Aaron Nunez Kyle, TX

Mr. Wynn
The degrees are toward my line of work but can be used elsewhere. Just more recently things have taken a negative path at the company. My goal was to become a PM for the company and both degrees are in PM.
Recently I am "putting myself out there" and looking hard for new chances. I am working on my Linkedin and resumes.


Asa Wynn San Antonio, TX

Aaron, good day to you.

Understand the frustration of hoping a company internally recognize your efforts in achieving higher learning (along with consistent efforts in the job). Without knowing positive attributes you may have demonstrated in the workplace for management's consideration to a higher position, I would ask what position you currently hold?
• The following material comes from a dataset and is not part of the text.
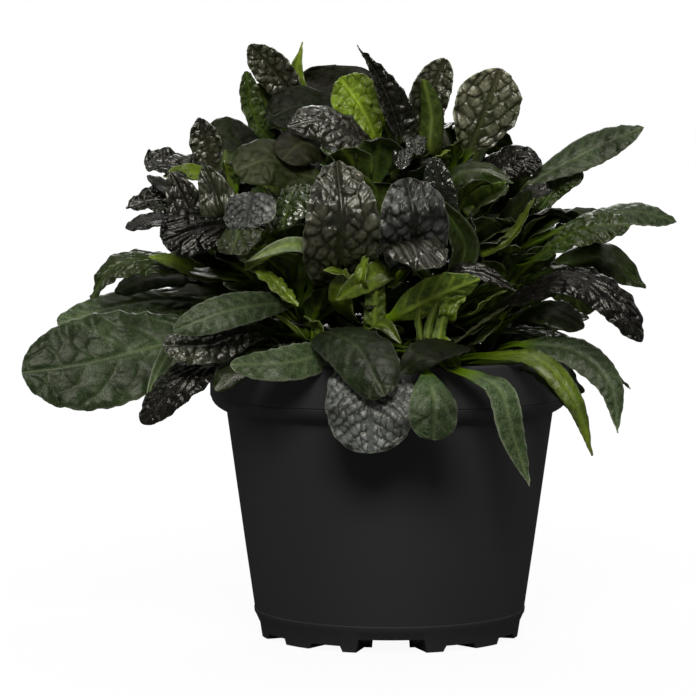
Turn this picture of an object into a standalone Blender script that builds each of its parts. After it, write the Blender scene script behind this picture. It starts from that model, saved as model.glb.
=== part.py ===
"""Bugleweed in a round nursery pot.

A black plastic nursery pot filled with potting mix, carrying nine short
shoots with spatulate, quilted leaves.  Numbers in the tables are in
millimetres and degrees; the objects are built in metres with +Z up and
the origin under the middle of the pot, on the plane that it stands on.
"""

import math

import bmesh
import bpy
from mathutils import Matrix, Vector

MM = 0.001
GAP = 0.3

# Pot: wall, band, lip and foot ring.
POT_SIDES = 72
LIP_R = 90.0
LIP_TOP = 140.0
LIP_BOTTOM = 121.5
BAND_R = 83.5
BAND_TOP = 118.5
BAND_BOTTOM = 112.0
WALL_TOP_R = 81.7
RIDGE_R = 67.7
RIDGE_Z = 11.0
FOOT_TOP_R = 66.0
FOOT_R = 64.0
FOOT_INNER_R = 50.0
WALL = 1.8
FLOOR_UNDER = 7.0
FLOOR_TOP = 9.5
CENTRE_PAD_R = 7.0
NOTCH_COUNT = 12
NOTCH_ANGLE = 15.0
NOTCH_HEIGHT = 2.8
CHANNEL_HEIGHT = 6.6
CHANNEL_WIDE = 34.5
CHANNEL_NARROW = 18.0
DRAIN_HOLES = 8
DRAIN_HOLE_R = 4.5
DRAIN_CIRCLE_R = 36.0

# Potting mix.
SOIL_TOP = 126.0
SOIL_EDGE = 124.5
SOIL_FLAT_R = 76.0
SOIL_SIDES = 48

# Shoots.
SHOOT_SIDES = 10
SHOOT_TRIM = 3.0

# Leaves.
BLADE_THICK = 0.9
PETIOLE_THICK = 2.4
PETIOLE_HALF = 1.5
BLADE_START = 0.30
TIP_HALF = 0.3
SECTION = (
    (-1.0, 0.0),
    (-0.55, 0.9),
    (0.0, 1.0),
    (0.55, 0.9),
    (1.0, 0.0),
    (0.55, -0.9),
    (0.0, -1.0),
    (-0.55, -0.9),
)
STATIONS = (0.0, 0.12, 0.30, 0.38, 0.48, 0.58, 0.69, 0.80, 0.89, 0.95, 0.985, 1.0)

# Shoots: name, foot x, foot y, top x, top y, top z, foot radius, top radius.
SHOOTS = {
    "front": (-6, -20, -10, -24, 222, 3.2, 2.4),
    "right_front": (20, -16, 26, -20, 214, 3.2, 2.4),
    "left_front": (-34, -22, -56, -24, 206, 3.0, 2.2),
    "right": (42, -4, 66, -6, 206, 3.0, 2.2),
    "left": (-44, 8, -80, 10, 224, 3.0, 2.2),
    "middle": (0, 8, 0, 6, 246, 3.2, 2.4),
    "back_left": (-22, 30, -36, 30, 248, 3.0, 2.2),
    "back_right": (22, 28, 34, 26, 244, 3.0, 2.2),
    "right_back": (48, 30, 82, 46, 196, 3.0, 2.2),
}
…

At times, people can get "stuck" in certain positions unfortunately. Some would advocate against this ... but I know this very well. I retired from military and was employed in a lower position than I had when leaving the military--hoping they would see my attributes and would accelerate me to a management position. But...being good in the current position was what they needed, while they kept promising to move me to the supervisor position. After a year of "waiting" and taking additional responsibilites, I left the company and went into consulting positions.

In other words: Would say, "don't sell yourself short," and do not feel you need to be faithful to the job (unless there are other considerations, such as health plans/other compensations accrued during your time there). You worked for that higher learning, and showed your dedication with the company.

With that:

- Are the degrees in relation to the positions you are applying to?

- have you discussed you desires to move up in the company with management (thru annual appraisals/evaluations the manager would normally have a one-on-one with the employee)?

- In relation to my own story, would ask if you have been in the position for 20-plus years ... have you started "putting yourself out there" to other companies?

- Are you currently "out there" with an updated Linkedin profile? Keep in mind, some of my positions were based on a recruiter/talent rep finding me on Linkedin (to include ability to apply for jobs with just your profile content alone)?